___ DATASET CONTENT ___

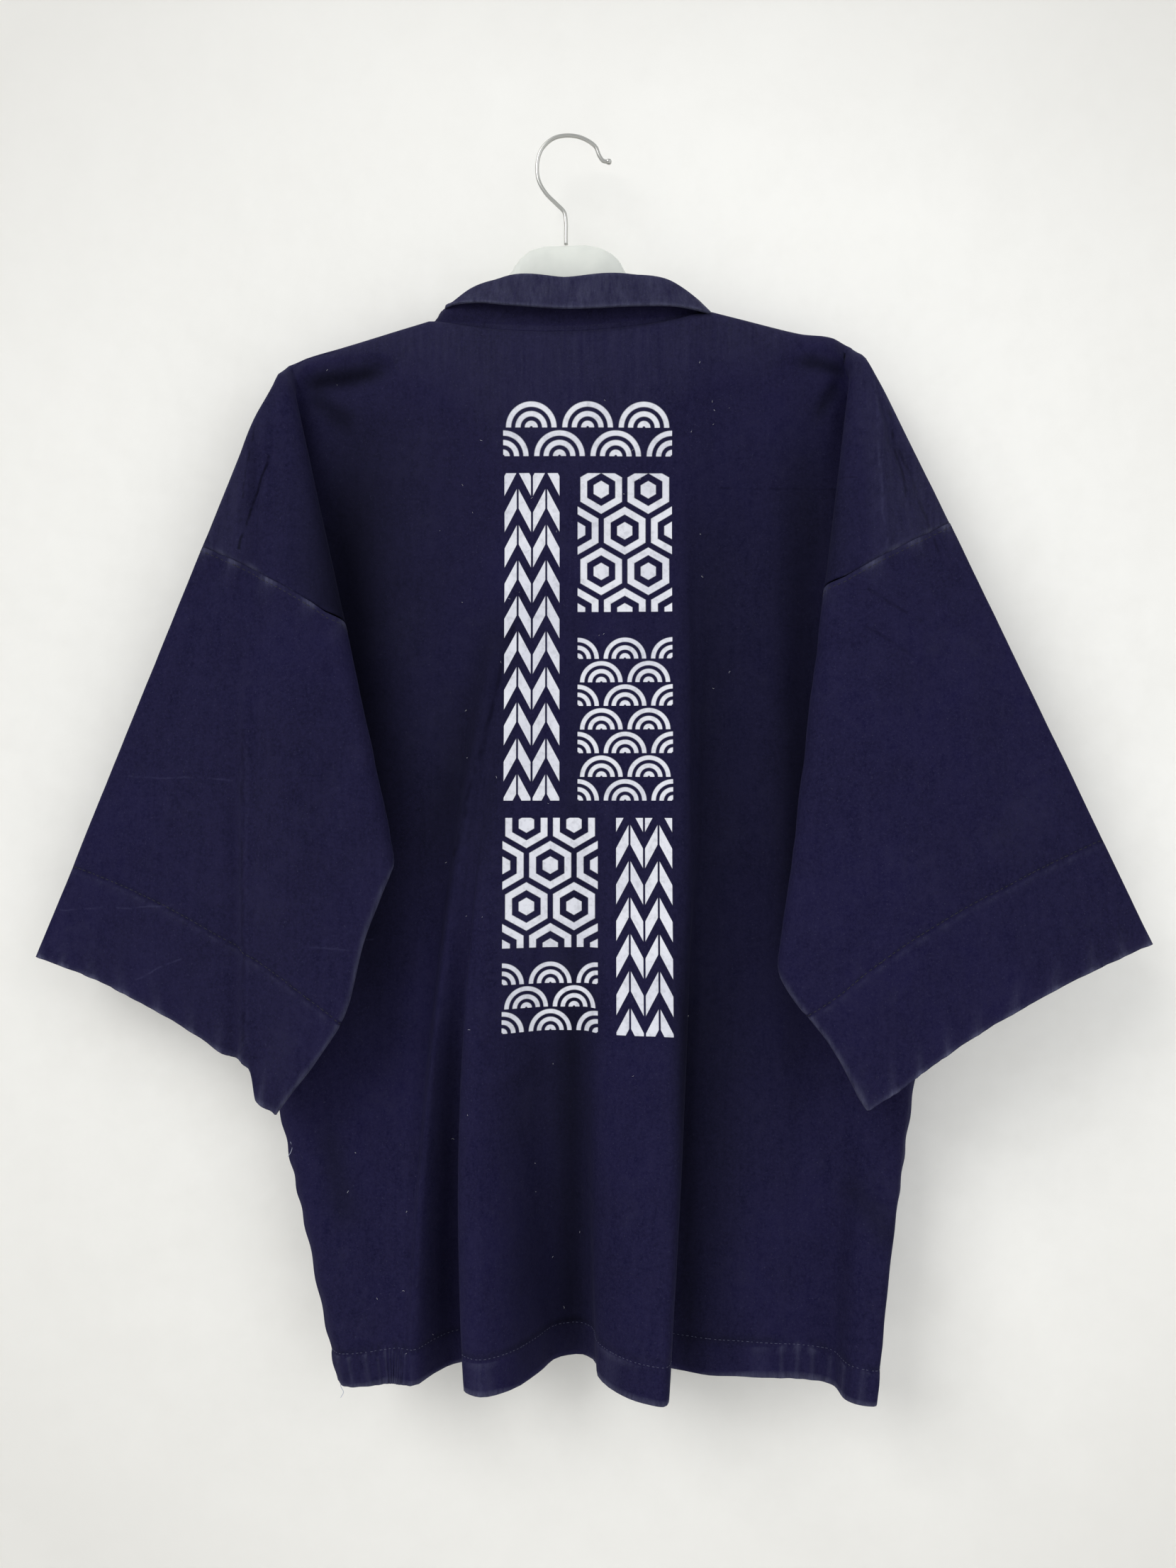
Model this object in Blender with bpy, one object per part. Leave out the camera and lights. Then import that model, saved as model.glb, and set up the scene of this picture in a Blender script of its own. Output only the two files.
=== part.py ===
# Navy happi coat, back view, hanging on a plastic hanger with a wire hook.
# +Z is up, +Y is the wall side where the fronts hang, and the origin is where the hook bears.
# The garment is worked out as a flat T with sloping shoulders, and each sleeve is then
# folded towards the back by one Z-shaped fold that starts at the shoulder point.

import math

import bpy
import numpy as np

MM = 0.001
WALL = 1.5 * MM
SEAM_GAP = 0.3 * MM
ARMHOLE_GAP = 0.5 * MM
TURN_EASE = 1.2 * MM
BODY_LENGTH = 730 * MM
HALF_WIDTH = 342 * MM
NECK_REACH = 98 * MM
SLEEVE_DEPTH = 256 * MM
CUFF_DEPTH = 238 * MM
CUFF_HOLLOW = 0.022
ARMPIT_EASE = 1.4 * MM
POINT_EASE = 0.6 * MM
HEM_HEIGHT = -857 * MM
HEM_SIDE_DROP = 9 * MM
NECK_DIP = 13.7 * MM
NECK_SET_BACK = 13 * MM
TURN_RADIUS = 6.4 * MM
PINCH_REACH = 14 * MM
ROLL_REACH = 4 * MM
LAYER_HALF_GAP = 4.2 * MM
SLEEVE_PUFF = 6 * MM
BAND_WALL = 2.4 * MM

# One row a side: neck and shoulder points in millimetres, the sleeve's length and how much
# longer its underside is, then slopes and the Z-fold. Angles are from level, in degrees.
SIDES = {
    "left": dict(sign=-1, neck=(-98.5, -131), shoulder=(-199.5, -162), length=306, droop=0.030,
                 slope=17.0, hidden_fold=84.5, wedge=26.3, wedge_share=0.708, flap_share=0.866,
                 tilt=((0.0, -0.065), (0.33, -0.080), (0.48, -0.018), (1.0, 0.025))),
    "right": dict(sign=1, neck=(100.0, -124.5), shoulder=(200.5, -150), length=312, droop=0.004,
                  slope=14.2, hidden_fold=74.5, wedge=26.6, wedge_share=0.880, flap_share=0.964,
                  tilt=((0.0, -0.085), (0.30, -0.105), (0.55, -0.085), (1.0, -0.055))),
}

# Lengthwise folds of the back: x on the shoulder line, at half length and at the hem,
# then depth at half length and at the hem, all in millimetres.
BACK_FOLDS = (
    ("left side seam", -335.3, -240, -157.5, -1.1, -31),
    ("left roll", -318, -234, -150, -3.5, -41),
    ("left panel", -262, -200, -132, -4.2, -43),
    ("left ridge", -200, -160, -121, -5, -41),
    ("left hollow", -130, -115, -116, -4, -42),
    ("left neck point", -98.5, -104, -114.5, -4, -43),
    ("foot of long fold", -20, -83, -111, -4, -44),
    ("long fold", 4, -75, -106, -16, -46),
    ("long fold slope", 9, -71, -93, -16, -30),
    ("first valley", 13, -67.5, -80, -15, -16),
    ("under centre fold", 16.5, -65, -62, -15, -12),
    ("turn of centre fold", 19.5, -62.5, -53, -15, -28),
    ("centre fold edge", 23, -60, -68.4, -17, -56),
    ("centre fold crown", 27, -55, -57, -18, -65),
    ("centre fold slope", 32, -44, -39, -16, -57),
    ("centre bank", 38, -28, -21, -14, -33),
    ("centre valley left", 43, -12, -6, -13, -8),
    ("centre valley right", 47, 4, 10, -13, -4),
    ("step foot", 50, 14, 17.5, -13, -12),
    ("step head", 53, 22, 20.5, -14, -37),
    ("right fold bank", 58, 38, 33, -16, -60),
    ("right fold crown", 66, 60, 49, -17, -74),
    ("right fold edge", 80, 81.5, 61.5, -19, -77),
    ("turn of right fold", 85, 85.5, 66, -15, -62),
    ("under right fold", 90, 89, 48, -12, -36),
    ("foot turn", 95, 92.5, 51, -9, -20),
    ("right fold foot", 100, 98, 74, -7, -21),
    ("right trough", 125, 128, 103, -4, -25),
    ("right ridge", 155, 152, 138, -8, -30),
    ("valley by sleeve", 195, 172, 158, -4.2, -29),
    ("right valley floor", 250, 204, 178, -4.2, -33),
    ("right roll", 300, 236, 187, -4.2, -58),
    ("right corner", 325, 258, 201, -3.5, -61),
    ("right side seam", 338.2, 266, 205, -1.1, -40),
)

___

[TASK GOAL] Each line above that includes "import" should be shown.

[CORRECT RESULT]
Model this object in Blender with bpy, one object per part. Leave out the camera and lights. Then import that model, saved as model.glb, and set up the scene of this picture in a Blender script of its own. Output only the two files.
import math
import bpy
import numpy as np